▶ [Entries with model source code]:

________

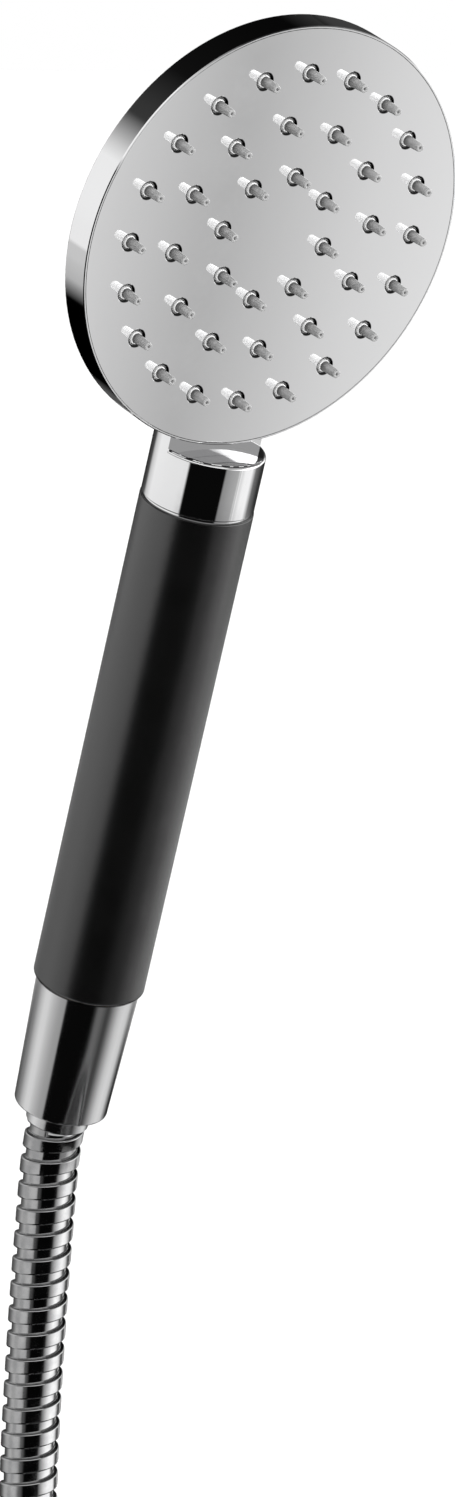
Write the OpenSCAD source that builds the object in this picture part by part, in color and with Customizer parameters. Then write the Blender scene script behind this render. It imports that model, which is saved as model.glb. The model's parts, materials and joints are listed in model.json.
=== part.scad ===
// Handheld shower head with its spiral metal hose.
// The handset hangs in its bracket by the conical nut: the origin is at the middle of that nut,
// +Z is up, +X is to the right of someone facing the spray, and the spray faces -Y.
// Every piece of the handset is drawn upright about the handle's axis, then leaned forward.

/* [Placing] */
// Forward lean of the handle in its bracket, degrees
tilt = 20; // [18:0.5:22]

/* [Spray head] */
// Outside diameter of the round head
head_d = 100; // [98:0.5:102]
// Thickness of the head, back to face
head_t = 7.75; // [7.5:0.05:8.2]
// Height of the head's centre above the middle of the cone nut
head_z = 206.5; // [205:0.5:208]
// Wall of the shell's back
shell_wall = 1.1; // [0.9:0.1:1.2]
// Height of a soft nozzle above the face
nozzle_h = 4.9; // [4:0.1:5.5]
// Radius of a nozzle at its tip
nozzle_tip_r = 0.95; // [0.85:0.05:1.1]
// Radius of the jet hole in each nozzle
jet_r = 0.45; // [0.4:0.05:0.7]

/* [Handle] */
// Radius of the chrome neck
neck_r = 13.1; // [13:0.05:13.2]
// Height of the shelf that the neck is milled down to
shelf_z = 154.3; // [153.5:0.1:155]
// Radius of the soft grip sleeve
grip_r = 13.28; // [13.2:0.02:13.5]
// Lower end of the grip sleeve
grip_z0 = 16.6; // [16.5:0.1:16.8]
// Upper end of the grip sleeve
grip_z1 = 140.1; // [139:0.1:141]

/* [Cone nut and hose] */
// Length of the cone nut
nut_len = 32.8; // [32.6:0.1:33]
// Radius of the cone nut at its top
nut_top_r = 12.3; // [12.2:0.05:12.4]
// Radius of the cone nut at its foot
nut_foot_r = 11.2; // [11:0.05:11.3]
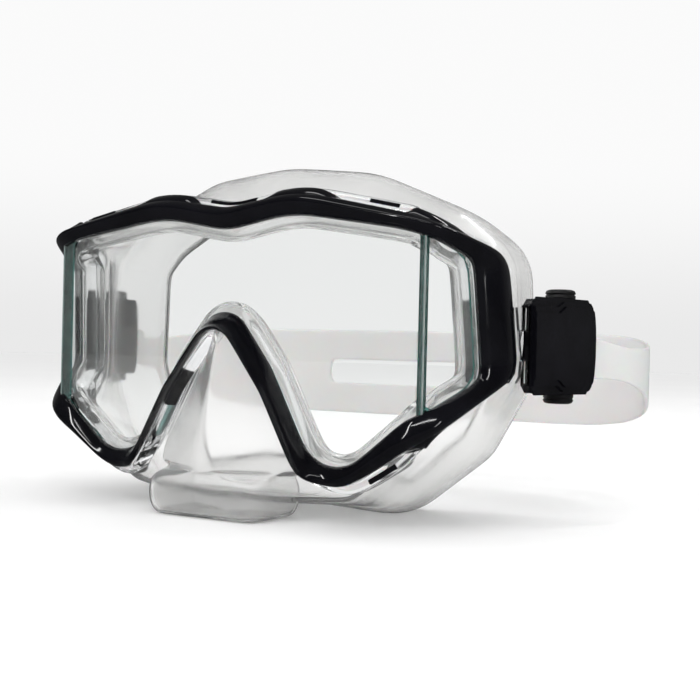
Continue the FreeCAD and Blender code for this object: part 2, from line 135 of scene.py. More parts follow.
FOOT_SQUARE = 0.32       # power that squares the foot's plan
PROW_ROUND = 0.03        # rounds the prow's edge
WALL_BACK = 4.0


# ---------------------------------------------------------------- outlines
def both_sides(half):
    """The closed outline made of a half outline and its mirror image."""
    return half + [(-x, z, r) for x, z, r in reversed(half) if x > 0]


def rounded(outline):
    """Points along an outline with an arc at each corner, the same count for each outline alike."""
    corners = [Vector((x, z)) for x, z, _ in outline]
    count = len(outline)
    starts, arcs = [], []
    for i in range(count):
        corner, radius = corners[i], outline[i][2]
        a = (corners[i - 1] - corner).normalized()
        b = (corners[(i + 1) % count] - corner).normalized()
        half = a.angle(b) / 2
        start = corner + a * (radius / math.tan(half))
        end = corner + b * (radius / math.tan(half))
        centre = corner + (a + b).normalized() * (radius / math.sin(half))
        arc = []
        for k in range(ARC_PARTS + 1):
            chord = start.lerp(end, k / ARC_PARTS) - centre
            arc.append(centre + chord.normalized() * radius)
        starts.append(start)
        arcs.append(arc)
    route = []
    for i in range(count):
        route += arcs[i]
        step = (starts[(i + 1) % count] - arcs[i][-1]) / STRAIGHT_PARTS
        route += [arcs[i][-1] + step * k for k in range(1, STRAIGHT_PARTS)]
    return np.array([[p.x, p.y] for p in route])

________

▶ [WHAT YOU ARE ASKED TO DO]: Extract each line of the listing above, copying it word for word.

▶ [COMPLETE OUTPUT]:
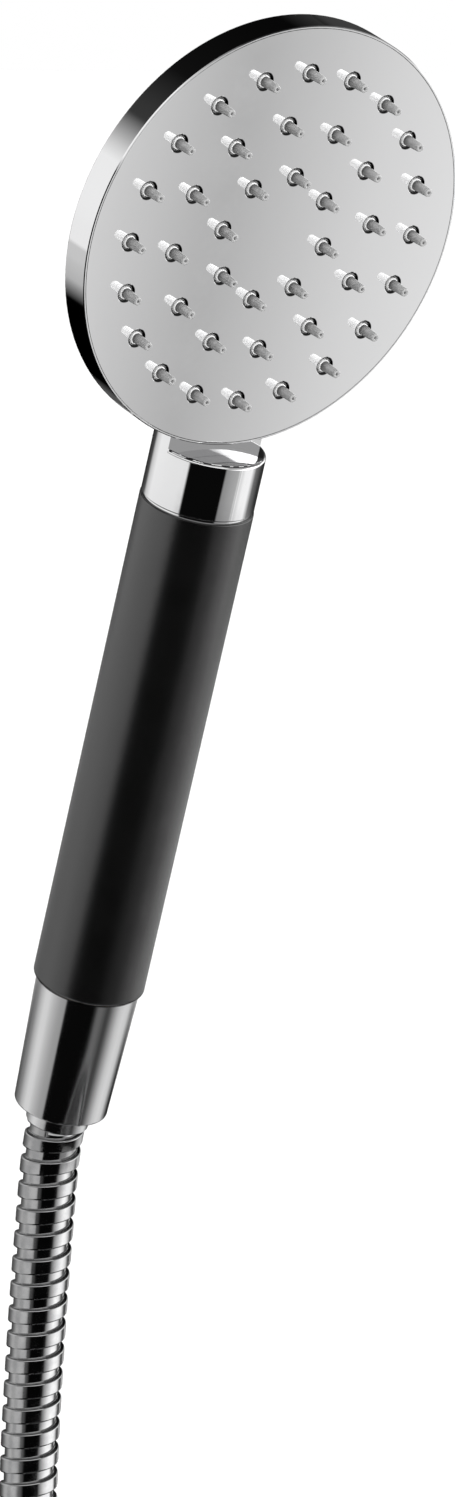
Write the OpenSCAD source that builds the object in this picture part by part, in color and with Customizer parameters. Then write the Blender scene script behind this render. It imports that model, which is saved as model.glb. The model's parts, materials and joints are listed in model.json.
=== part.scad ===
// Handheld shower head with its spiral metal hose.
// The handset hangs in its bracket by the conical nut: the origin is at the middle of that nut,
// +Z is up, +X is to the right of someone facing the spray, and the spray faces -Y.
// Every piece of the handset is drawn upright about the handle's axis, then leaned forward.

/* [Placing] */
// Forward lean of the handle in its bracket, degrees
tilt = 20; // [18:0.5:22]

/* [Spray head] */
// Outside diameter of the round head
head_d = 100; // [98:0.5:102]
// Thickness of the head, back to face
head_t = 7.75; // [7.5:0.05:8.2]
// Height of the head's centre above the middle of the cone nut
head_z = 206.5; // [205:0.5:208]
// Wall of the shell's back
shell_wall = 1.1; // [0.9:0.1:1.2]
// Height of a soft nozzle above the face
nozzle_h = 4.9; // [4:0.1:5.5]
// Radius of a nozzle at its tip
nozzle_tip_r = 0.95; // [0.85:0.05:1.1]
// Radius of the jet hole in each nozzle
jet_r = 0.45; // [0.4:0.05:0.7]

/* [Handle] */
// Radius of the chrome neck
neck_r = 13.1; // [13:0.05:13.2]
// Height of the shelf that the neck is milled down to
shelf_z = 154.3; // [153.5:0.1:155]
// Radius of the soft grip sleeve
grip_r = 13.28; // [13.2:0.02:13.5]
// Lower end of the grip sleeve
grip_z0 = 16.6; // [16.5:0.1:16.8]
// Upper end of the grip sleeve
grip_z1 = 140.1; // [139:0.1:141]

/* [Cone nut and hose] */
// Length of the cone nut
nut_len = 32.8; // [32.6:0.1:33]
// Radius of the cone nut at its top
nut_top_r = 12.3; // [12.2:0.05:12.4]
// Radius of the cone nut at its foot
nut_foot_r = 11.2; // [11:0.05:11.3]
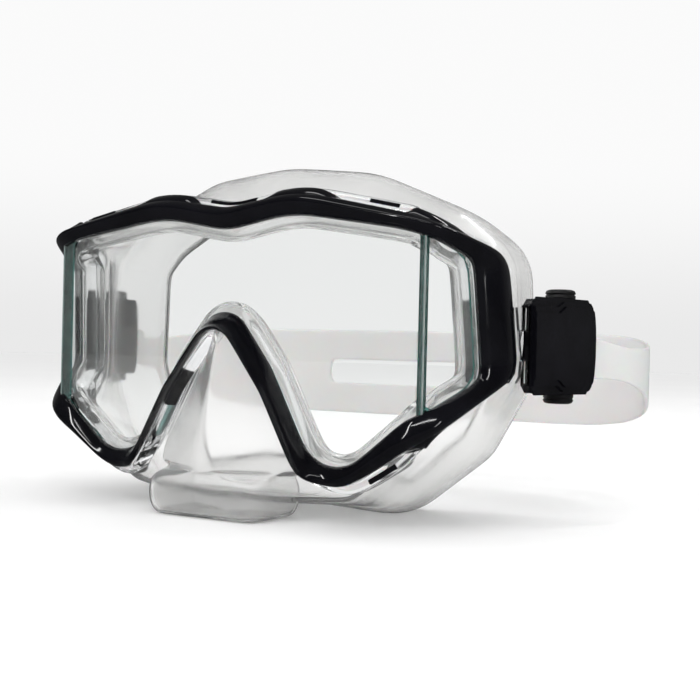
Continue the FreeCAD and Blender code for this object: part 2, from line 135 of scene.py. More parts follow.
FOOT_SQUARE = 0.32       # power that squares the foot's plan
PROW_ROUND = 0.03        # rounds the prow's edge
WALL_BACK = 4.0


# ---------------------------------------------------------------- outlines
def both_sides(half):
    """The closed outline made of a half outline and its mirror image."""
    return half + [(-x, z, r) for x, z, r in reversed(half) if x > 0]


def rounded(outline):
    """Points along an outline with an arc at each corner, the same count for each outline alike."""
    corners = [Vector((x, z)) for x, z, _ in outline]
    count = len(outline)
    starts, arcs = [], []
    for i in range(count):
        corner, radius = corners[i], outline[i][2]
        a = (corners[i - 1] - corner).normalized()
        b = (corners[(i + 1) % count] - corner).normalized()
        half = a.angle(b) / 2
        start = corner + a * (radius / math.tan(half))
        end = corner + b * (radius / math.tan(half))
        centre = corner + (a + b).normalized() * (radius / math.sin(half))
        arc = []
        for k in range(ARC_PARTS + 1):
            chord = start.lerp(end, k / ARC_PARTS) - centre
            arc.append(centre + chord.normalized() * radius)
        starts.append(start)
        arcs.append(arc)
    route = []
    for i in range(count):
        route += arcs[i]
        step = (starts[(i + 1) % count] - arcs[i][-1]) / STRAIGHT_PARTS
        route += [arcs[i][-1] + step * k for k in range(1, STRAIGHT_PARTS)]
    return np.array([[p.x, p.y] for p in route])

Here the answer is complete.